From this, the consideration of Being as appropriated by Christian Philosophers went in two directions. In the Western Catholic Church, Augustine borrowed the concept of Being and applied it to the Trinity, rather than elevating the Trinity above Being. This was that for Augustine while God was ineffable, the human mind could still in a way participate in God’s essence in such a way he and the created cosmos were intelligible to the human mind. Also, God’s encounter as a personal ‘I’ of the Bible rather than the impersonal One of Plotinus, probably also made him see God as a Being rather than a lonely and sole One.
 
In Eastern Christianity, there was a different direction. The Cappadocian Fathers, especially Gregory of Nyssa, denied that any predicate (including Being) properly describes the divine nature, which is ineffable and totally incomprehensible. Building on this, the writer known as Pseudo-Dionysius developed an apophatic theology and philosophy which placed the Trinity and the Divine nature above all names and predicates, including Being. This was to emphasize its richness but also its mystery, since Dionysius’s thought is highly mystical.

Eriugena, an Irish Philosopher, drew on this, and also placed the divine nature beyond comprehension and names, as well as making the universe a sort of manifesting of the unmanifest Being of God, which got him in trouble for pantheism.

The scholastics, especially Aquinas, drew more on Augustine and while sticking to the ineffability of God’s essence, still felt Being was the most accurate way to describe the fullness and infinite riches of the divine essence. Meister Eckhart, who tried to wed Aquinas with Dionysius’s negative theology and possibly also Eriugena’s ‘theology of glory’, with his peculiarly expressed mysticism, also got in trouble but also worked out an interesting philosophy of Being which has a lot in common with Buddhism.

With the focus on sensible reality and science in the Enlightenment and the 20th century, the idea that Being was the highest principle came into some problems, but now it is being valuably recovered.

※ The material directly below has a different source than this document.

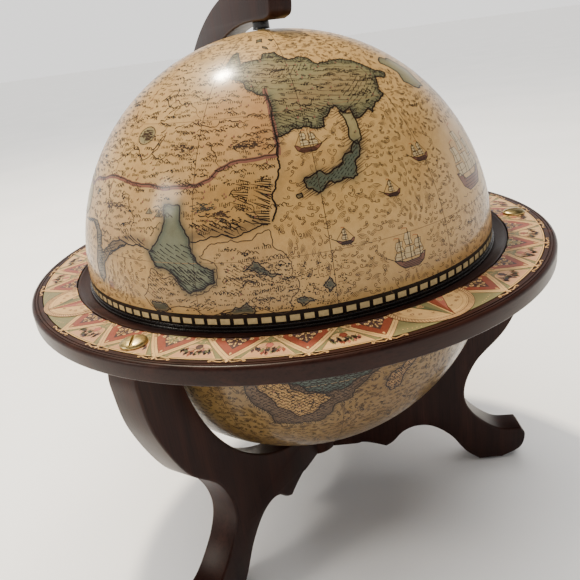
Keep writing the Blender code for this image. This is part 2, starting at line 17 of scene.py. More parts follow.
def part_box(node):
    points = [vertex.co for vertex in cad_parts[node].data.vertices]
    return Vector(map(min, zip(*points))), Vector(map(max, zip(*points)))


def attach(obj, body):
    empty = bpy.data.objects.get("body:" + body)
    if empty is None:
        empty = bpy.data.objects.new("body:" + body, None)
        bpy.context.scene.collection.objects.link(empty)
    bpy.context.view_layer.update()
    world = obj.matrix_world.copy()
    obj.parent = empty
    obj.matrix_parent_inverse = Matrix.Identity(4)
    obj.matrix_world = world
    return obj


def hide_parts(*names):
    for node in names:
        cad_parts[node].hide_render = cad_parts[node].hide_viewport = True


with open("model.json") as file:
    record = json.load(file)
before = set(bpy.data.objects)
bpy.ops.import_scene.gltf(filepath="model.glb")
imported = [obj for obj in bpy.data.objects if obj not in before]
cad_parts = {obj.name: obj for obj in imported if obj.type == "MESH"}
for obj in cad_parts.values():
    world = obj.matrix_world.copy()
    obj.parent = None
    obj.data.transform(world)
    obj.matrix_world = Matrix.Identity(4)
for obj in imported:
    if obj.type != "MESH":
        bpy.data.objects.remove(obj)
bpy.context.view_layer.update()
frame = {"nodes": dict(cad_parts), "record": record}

# ---------------------------------------------------------------- driving sizes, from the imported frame
GAP = 0.0003
DOME_LOW, DOME_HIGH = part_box("upper_dome")
BOWL_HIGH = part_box("lower_bowl")[1]
RING_LOW, RING_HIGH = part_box("horizon_ring")
PRINT_LOW, PRINT_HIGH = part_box("horizon_print")
UPPER_RIM_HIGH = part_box("upper_rim")[1]
LOWER_RIM_LOW, LOWER_RIM_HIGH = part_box("lower_rim")
HUB_LOW, HUB_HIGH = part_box("leg_hub")
ARM_LOW, ARM_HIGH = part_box("meridian_arm")
LEG_LOW, LEG_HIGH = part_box("leg_3")

R = DOME_HIGH.x                                # the sphere's radius
WALL = 0.0025
DOME_Z = DOME_LOW.z - GAP                      # centre of the upper half
BOWL_Z = BOWL_HIGH.z                           # centre of the lower half
RING_RADIUS = RING_HIGH.x
RING_TOP, RING_BOTTOM = RING_HIGH.z, RING_LOW.z
RING_BORE = R + 0.0020
PRINT_INNER = 0.1761
PRINT_OUTER = PRINT_HIGH.x + GAP
PRINT_RECESS = 0.0006
LEG_THICKNESS = LEG_HIGH.x - LEG_LOW.x
ARM_THICKNESS = ARM_HIGH.x - ARM_LOW.x
LEG_TOP = LEG_HIGH.z
SOLE_Z = LEG_LOW.z
LEG_AZIMUTHS = (210.0, 330.0, 90.0)
LEG_ARC_RADIUS = 0.1729
HUB_RADIUS = HUB_HIGH.x
BOLT_CIRCLE = 0.1914
ARM_INNER_RADIUS = 0.1709
ARM_OUTER_RADIUS = ARM_HIGH.z - DOME_Z
EDGE_ROUND = 0.0020

# Side view of a leg as (distance from the axis, height), one list for each smooth stretch.
LEG_BACK = [(0.2072, LEG_TOP), (0.2079, 0.2220), (0.2031, 0.1884), (0.1836, 0.1442),
            (0.1564, 0.1122), (0.1457, 0.0817), (0.1530, 0.0578), (0.1766, 0.0370), (0.2000, 0.0335)]
LEG_TOE = [(0.2000, 0.0335), (0.2040, 0.0250), (0.1995, 0.0105), (0.1820, SOLE_Z)]
LEG_ARCH = [(0.1600, SOLE_Z), (0.1464, 0.0130), (0.1323, 0.0325), (0.1155, 0.0455),
            (0.1000, 0.0483), (0.0867, 0.0435), (0.0767, 0.0333), (0.0693, 0.0285)]
LEG_BELLY = [(0.0693, 0.0285), (0.0566, 0.0335), (0.0462, 0.0360), (0.0400, 0.0350), (0.0150, 0.0353)]
# The arm's free end, past the pole, as (distance behind the axis, height).
ARM_NOSE = [(0.0000, ARM_HIGH.z), (-0.0170, 0.4453), (-0.0280, 0.4415), (-0.0332, 0.4350),
            (-0.0337, 0.4270), (-0.0310, 0.4207), (-0.0230, 0.4184)]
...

I think Being is a useful way to understand higher reality, so long as it doesn’t become an intellectual idol. We need to recover the dialetic of Being with non-Being in my view to recover the beauty and depth of the Greek vision of Being. From this Western Philosophers can look to Asia with its treasures in considering nothingness as a metaphysical principle, without collapsing into the arid nihilism Western philosophers sometimes fell into when considering it. I think personally the highest reality is beyond either Being or Non-Being, but understanding the highest reality can be helped by a dialectical process using both terms and names derived from them. It should also help in recovering a sense of the divine mystery, which was somewhat lost in Scholasticism and its nuanced logic.
 
In terms of the highest reality being One or many, various religious philosophies often try to reconcile both the metaphysical demand for simple unifying unity which unites all things or phenomena into a higher or simpler principle or entity, and the empirical demand to account for the evident multiplicity of things and phenomena we encounter in the universe. Some philosophers deny there is a higher or single principle behind all appearances, or at least defer to a scientific theory like string theory in this regard, while others affirm a single principle, which might be God or the Absolute of Western or East Asian religious philosophy. Sometimes the universe itself is held to be the highest principle, especially by materialistic scientists. It is probably correct to say that in any attempt to reconcile unity with diversity in things, there is a dialectic which has not passed beyond Plato.
 
What can we say of this Godhead, one in three Persons? “We shall say much, and yet shall want words: but the sum of our words is: He is all.” (Ecclus:43:29) By what name shall we call him? He has told us his name. He is Being. “I am who am.” (Exod. 3:14).